If Manning Market MUST be closed (which would be a shame), there will be a public outcry if the  land is divided and sold to private property developers to build luxury apartments (such transactions are the ‘new fashion’ by governments). That type of a scheme would allow unscrupulous politicians to make money. The precious Manning Market land belongs to people, it should continue to remain with the people.

The writer suggests that that land should be converted to a public park with trees planted and benches, water ponds/fountains erected. People could sit and enjoy/relax in busy Pettah. Part of the area may be used to build a children’s play area, also a large multistorey car park (in the Railway Station end) as parking is a major problem in Pettah/Fort. After Vihara Maha Devi Park we do not have any good parks in Colombo. Such a new Park would also become a huge tourist attraction.

It is good that the pavement hawkers have now returned to Pettah, though in a limited way.

It is ludicrous to think that Pettah should be a calm/quiet place. It was never intended to be so.

Due to its close proximity to Fort Railway Station and the Central Bus Stand (both SLTB and private), Pettah will continue to grow and stay busy. And we should build Pettah in that context.  The authorities should allow trade and commerce to flourish in Pettah steadily.  Again, they should reconsider the decision, they must try to preserve the Manning Market in the current location.

The areas around the SLTB and private bus stands are unclean and unhygienic. They are eyesores. The offensive smell that emanates from the Beira Lake especially from around Customs Office/Lake House areas is unbearable. It is sad that the authorities do not pay attention to these (we want Sri Lanka to become the ‘Wonder of Asia!).

Many thousands frequent Pettah daily, including tourists.

It is good that new toilets (paid) have been built, but they do not seem to be clean.

The recent establishment of the ‘Pettah Floating Market’ (PFM) is a good concept. It gave Pettah a new dimension, with its magnificent waterfront becoming exposed.  However, there seems to be lack of commercial activity there (except the Bake House). The current shops have less  business. This area can be developed into an open food court (Hela Bojun/Diyatha Uyana styles). The eateries in Olcott Mawatha are not up to the standard; also, they do not have variety. Some of the shops by PFM’s railway track side can be converted to trendy cafes. It will be good to encourage people to use the PFM promenade also as a walking track (for exercise). For this, the areas up to Technical Junction and thereafter to Maradana Junction (opposite Elphinstone) should be well paved. More shady trees and benches would be needed. The authorities must ensure that water in this area of the PFM Beira Lake is not toxic/harmful.

The recent establishment of the small shop owners’ stalls where items like clothes, caps and footwear are sold may be a good thing. True they are highly congested, but Pettah’s ‘crowded’ identity allows that. The only drawback is that this new erection has resulted in the permanent shut down of the road behind the Bo Tree. Due to this, Pettah’s traffic congestion has worsened.

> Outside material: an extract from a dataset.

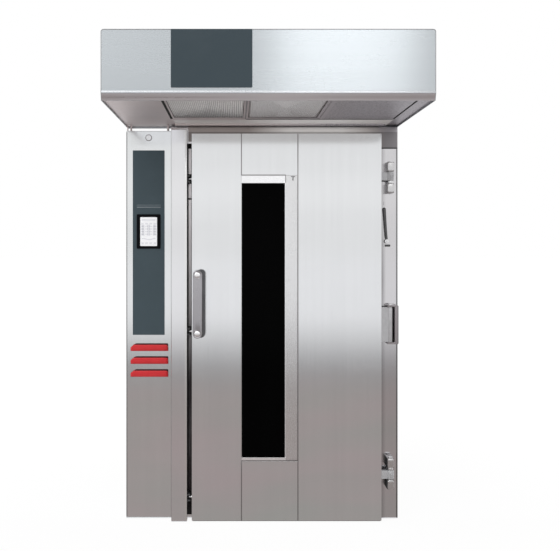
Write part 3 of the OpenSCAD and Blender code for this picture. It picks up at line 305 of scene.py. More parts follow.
def brushed(name, tone, rough=0.3, level=False, streak=0.10, smear=0.08, fine=1.0):
    """Brushed stainless steel: hair lines along the grain, broader streaks, and faint smears from wiping.

    A noise stretched along Z gives upright lines, and one stretched along X the lines of level faces, where the
    surface's own normal points up or down. With level set, all lines run along X. Reflections spread across the
    grain and stay sharper along it. The share fine weakens the hair lines.
    """
    paint = Paint(name, metallic=1.0, anisotropic=0.85, anisotropic_rotation=0.25 if level else 0.0)
    upright = (1.0, 700.0, 700.0) if level else (700.0, 700.0, 4.0)
    flat = (2.5, 700.0, 700.0)
    facing = abs(paint.axis(paint.node("TexCoord", output="Normal"), "Z")) > 0.7
    line = paint.node("Mix", {"data_type": "FLOAT"}, {
        0: facing, 2: paint.noise(paint.place(upright), 1.0, 2.0), 3: paint.noise(paint.place(flat), 1.0, 2.0)})
    band = paint.noise(paint.place((0.6, 30.0, 30.0) if level else (30.0, 30.0, 0.6)), 1.0, 3.0)
    cloud = paint.noise(paint.place((0.6, 0.6, 2.6)), 2.3, 4.0, 0.55)
    smudge = ((paint.noise(paint.place(), 14.0, 5.0, 0.65) - 0.5) * 4.0).clamped()
    shade = (band - 0.5) * streak + (line - 0.5) * (0.10 * fine) + (cloud - 0.5) * 0.13 + 0.5
    dark = tuple(v * 0.72 for v in tone)
    light = tuple(min(1.0, v * 1.28) for v in tone)
    paint.set(base_color=paint.mix(shade, dark, light),
              roughness=rough + (line - 0.5) * (0.10 * fine) + (cloud - 0.5) * smear + smudge * (0.03 * fine))
    return paint.bump(line, 0.00004 * fine, 0.6)


pan_steel = brushed("pan steel", (0.58, 0.57, 0.56), 0.38)
dress(pan_steel, "floor_pan", edge=0.001)

# Chamber liners and the wall sheets.
# The baking chamber is lined with plain stainless sheet, folded and welded at its corners and slightly browned by
# the heat.

liner_steel = brushed("heat toned liner", (0.55, 0.52, 0.48), 0.34)
dress(liner_steel, "left_wall", "right_liner", "rear_liner", "ceiling_liner")

# Mineral wool.
# Slabs of brownish mineral wool fill the walls, the roof and the front frame, held between the sheets.

wool = Paint("mineral wool", roughness=0.95, specular_ior_level=0.1, sheen_weight=0.15)
strands = wool.noise(wool.place((40.0, 40.0, 260.0)), 1.0, 6.0, 0.7)
tufts = wool.noise(wool.place(), 24.0, 5.0, 0.6)
wool.set(base_color=wool.mix(strands * 0.7 + tufts * 0.3, (0.26, 0.21, 0.10), (0.60, 0.51, 0.31)))
wool.bump(strands + tufts, 0.006, 0.9)
dress(wool, "wall_insulation")

# Outer panels.
# Brushed stainless sheets close the sides, the rear and the roof, with joints and rows of flush heads. Pan head
# screws fix the rear and the roof, and a cover strip lies over the rear's joint.


def quads(rows, columns, closed):
    """Corner numbers of a grid's faces, row by row. A closed grid's last column joins its first."""
    row, column = np.meshgrid(np.arange(rows - 1), np.arange(columns - (0 if closed else 1)), indexing="ij")
    after = (column + 1) % columns
    here, above = row * columns, (row + 1) * columns
    corners = (here + column, here + after, above + after, above + column)
    return np.stack([c.ravel() for c in corners], axis=1)


def skin(name, paint, body, *grids, slot="outer_steel", wall=0.0, standing_for=()):
    """One piece from grids of points, each an array of rows, columns and X, Y, Z with a flag for closed columns.

    Points that fall together at poles and seams are merged, so that each grid's surface is closed there, and faces
    are turned outwards. An open sheet gets a wall of the given thickness, half of it on either side.
    """
    points, faces, start = [], [], 0
    for grid, closed in grids:
        rows, columns = grid.shape[:2]
        points.append(grid.reshape(-1, 3))
        faces.append(quads(rows, columns, closed) + start)
        start += rows * columns
    mesh = bpy.data.meshes.new(name)
    mesh.from_pydata(np.concatenate(points).tolist(), [], np.concatenate(faces).tolist())
    tidy = bmesh.new()
    tidy.from_mesh(mesh)
    bmesh.ops.remove_doubles(tidy, verts=tidy.verts, dist=0.000002)
    bmesh.ops.recalc_face_normals(tidy, faces=tidy.faces)
    tidy.to_mesh(mesh)
    tidy.free()
    piece = bpy.data.objects.new(name, mesh)
    bpy.context.scene.collection.objects.link(piece)
    mesh.materials.append(paint.material)
    mesh.shade_smooth()
    mesh.set_sharp_from_angle(angle=math.radians(40))
    if wall:
        solid = piece.modifiers.new("wall", "SOLIDIFY")
        solid.thickness, solid.offset = wall, 0.0
    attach(piece, body)
    if standing_for:
        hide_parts(*standing_for)
    return piece


def turned(profile, centre, axis, sides=24):
    """A turned shape: each (radius, height) of the profile goes once round the axis, which starts at the centre."""
    radius, height = np.asarray(profile, float).T
    axis = np.asarray(axis, float)
    side = np.cross(axis, (0.3, 0.5, 0.8))
    side /= np.linalg.norm(side)
    other = np.cross(axis, side)
    angle = np.linspace(0, 2 * np.pi, sides, endpoint=False)[:, None]
    ring = np.cos(angle) * side + np.sin(angle) * other
    points = np.asarray(centre) + radius[:, None, None] * ring + height[:, None, None] * axis
    return points, True


def screw(centre, axis, size=0.004):
    """A pan head screw: a low dome with a round recess in it, standing on a thin washer."""
    profile = np.array([(1.55, 0.0), (1.55, 0.12), (1.0, 0.15), (0.97, 0.42), (0.75, 0.62), (0.42, 0.70),
                        (0.36, 0.40), (0.0, 0.34)]) * size
    return turned(profile, centre, axis, 14)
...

The condition of the new vegetable/fruit market (retail) established closer to Gaspaha Junction is of menial standard. In an open, empty building vendors keep items on the floor as no proper stands/stalls have been erected.  Erection of benches  should be considered; keeping food on the floor is unattractive and un-hygienic. This is a very basic facility, it resembles a village pola. There is no running water there. Compared with what Pettah used to have, what it needs is a  better, high standard  retail vegetable/fruit market.

Again, what the authorities should do is to build/develop Pettah. By doing this, if Pettah becomes busier, so be it.  We should not dismantle institutions and restrict crowds there, but allow Pettah to grow; freely, lively and uninterruptedly.

One Response to “Don’t kill Pettah”

  1. Nimal Says:

    Let people bring their produce to be sold.